The current average timespan for receiving permission is 20 months.

Hydrogen’s role

Net Zero, the British Government’s commitment to offset all greenhouse gas production by 2050, will drive the role and use of hydrogen in the energy mix. 

Although hydrogen has been used as an industrial gas for decades, low-carbon hydrogen production is still nascent.

The report says that two forms will dominate future production – green hydrogen produced by splitting water into hydrogen and oxygen using renewable electricity; and blue hydrogen, which is created by converting natural gas into hydrogen and CO2.

Green hydrogen projects make up 85% of the projects in respondents’ development pipelines.

Challenge for regulators

Multiple hydrogen projects are expected to shortly seek consent for planning permission and environmental permits, in addition to considering how to satisfy health-and-safety requirements, the firm has said.

This poses a potential challenge for regulators and stakeholders who will not necessarily be familiar with hydrogen, the significant role it can play, and its characteristics.

With timing a concern, the most sought-after changes are:

  • A full framework of legislation,
  • Policy, guidance and safety,
  • Public education on the benefits of hydrogen, and
  • A reduction in the risk of legal challenges.

Legal challenges

Project developers see the risk of legal challenge as a realistic possibility, especially for those that are publicly or politically contentious, Burges Salmon adds.

Later-stage challenges, which occur after consent for a project has been granted, are more often driven by tactical opposition to development than by obvious errors in the planning process, the report finds.

On average, they add around a year to a project’s development process, even if the challenge is not successful.

Almost half (45%) of respondents say they want to reduce the opportunities for legal challenges to permissions.

Later-stage challenges could be discouraged without diminishing due process, the report suggests.

It adds that a national target for hydrogen production and infrastructure would help move arguments away from local stakeholders and on to a national level, thus reducing the scope for later stage challenges.

Planning burden ‘enormous’

Burges Salmon has surveyed hydrogen and planning specialists, distribution networks and public-sector representatives for the report.

The report finds that the burden on British planning teams is enormous.

“They must handle everything from roof extensions to new energy and public infrastructure projects, despite not being typically familiar with all aspects of hydrogen production and distribution safety,” the report says.

Teams are tasked with knowing which technical issues devolve to health-and-safety regulators; and which issues have legitimate land-use considerations regarding where developments should be located or avoided. 

Country-wide standard

A country-wide hydrogen standard should prescribe the basic health-and-safety requirements for hydrogen projects and significantly streamline the process, the report says.

Standards guidance to inform policy and planning, on matters such as safety, distance and noise, are recommended.
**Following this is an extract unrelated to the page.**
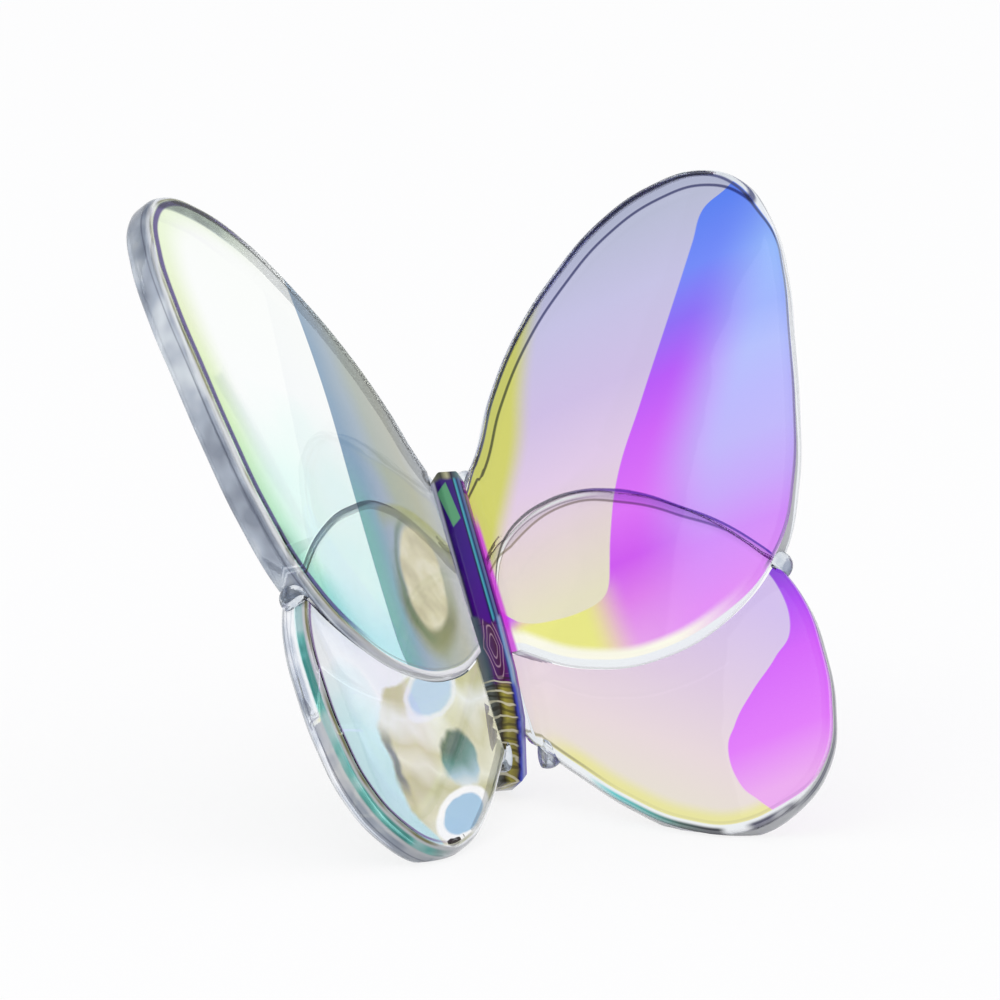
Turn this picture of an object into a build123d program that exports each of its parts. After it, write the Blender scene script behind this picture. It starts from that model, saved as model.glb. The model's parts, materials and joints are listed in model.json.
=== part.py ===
from build123d import *

import math
import os

# Butterfly ornament of coated crystal: four crowned wing plates bonded to a slim faceted body.
# It rests on the two hindwings and on the ground foot under the tail.
# The hinge line is where the planes of the left and right wings meet.
# Lengths are millimetres, angles are degrees, +Z is up and -Y is the side that the wings open to.

# Stance
HALF_ANGLE = 55.0  # between the plane of symmetry and each wing plane
LEAN = 47.0  # of the hinge line, backwards from upright
HINGE_HEIGHT = 8.95  # of the lower end of the hinge line over the table
HINGE_SETBACK = -5.19  # of that end behind the origin

# Forewing plate, measured in the wing plane from the hinge line
FOREWING_REACH = 43.1  # from the hinge line to the outer edge
FOREWING_LENGTH = 58.0  # along the hinge line
FOREWING_START = 1.3  # of the lowest point above the end of the hinge line
FOREWING_THICKNESS = 5.4  # at the crown
FOREWING_CROWN = 1.6  # rise of each face from the corner of the plate's bounding box
FOREWING_FACE = 0.5  # height of the front crown over the wing plane

# Hindwing plate, in the same plane
HINDWING_REACH = 33.4
HINDWING_LENGTH = 48.8
HINDWING_START = -21.8
HINDWING_THICKNESS = 4.9
HINDWING_CROWN = 1.1

# What the two plates share
FACE_STEP = 1.4  # of the hindwing's front crown behind the forewing's
RIM_FILLET = 1.25
ROOT_ROUND = 6.0  # of the front edge beside the body
BOND_DEPTH = 3.2  # of the lap joint under the forewing's front crown
BOND_GAP = 0.08  # around the walls of the lap joint

# Body bar, as depths behind the hinge line and levels along it
BODY_WIDTH = 4.0
BODY_CHAMFER = 0.9
HEAD_LEVEL = 33.9
HEAD_FRONT = -0.6
HEAD_BACK = 5.4
CREASE_LEVEL = 13.6  # of the flat joint between thorax and abdomen
CREASE_FRONT = 0.2
CREASE_BACK = 8.2
SHOULDER_LEVEL, SHOULDER_FRONT = 8.0, 0.8
HIP_LEVEL, HIP_FRONT = 2.6, 2.4
TAIL_LEVEL, TAIL_FRONT = -2.6, 7.0
TOE_LEVEL, TOE_FRONT = -1.4, 10.4
HEEL_LEVEL, HEEL_BACK = 2.3, 15.8

# Rings across the front of the abdomen
RING_COUNT = 5
RING_RADIUS = 0.8
RING_CUT = 0.2  # depth of each ring

# Beads of clear crystal at the notch and at the roots
NOTCH_BEAD_RADIUS = 1.6
HEAD_BEAD_RADIUS = 1.4
HEAD_BEAD_OUTSET = 0.6  # of its centre from the body's side
HEAD_BEAD_SHARE = 0.557  # of the forewing's length
TAIL_BEAD_RADIUS = 1.7
TAIL_BEAD_OUTSET = 0.6
TAIL_BEAD_SHARE = 0.387  # of the hindwing's length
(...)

Committees already working on hydrogen-project standards need to quickly gain speed, the report adds.

Just under half of respondents advocated a public-education exercise to build support for hydrogen.

Burges Salmon advises on the hydrogen cycle, and its lawyers sit on the executive of Britain’s Hydrogen Fuel Cell Association, and were part of the Department for Business, Energy and Industrial Strategy’s Hydrogen Task Force for standards and regulation.

Patrick Robinson (the firm’s hydrogen-projects planning specialist) comments: “If Britain’s hydrogen goals are to be achieved, they must be accompanied by a programme of education and awareness-raising at every point in the energy ecosystem, from developers to regulators and the public.”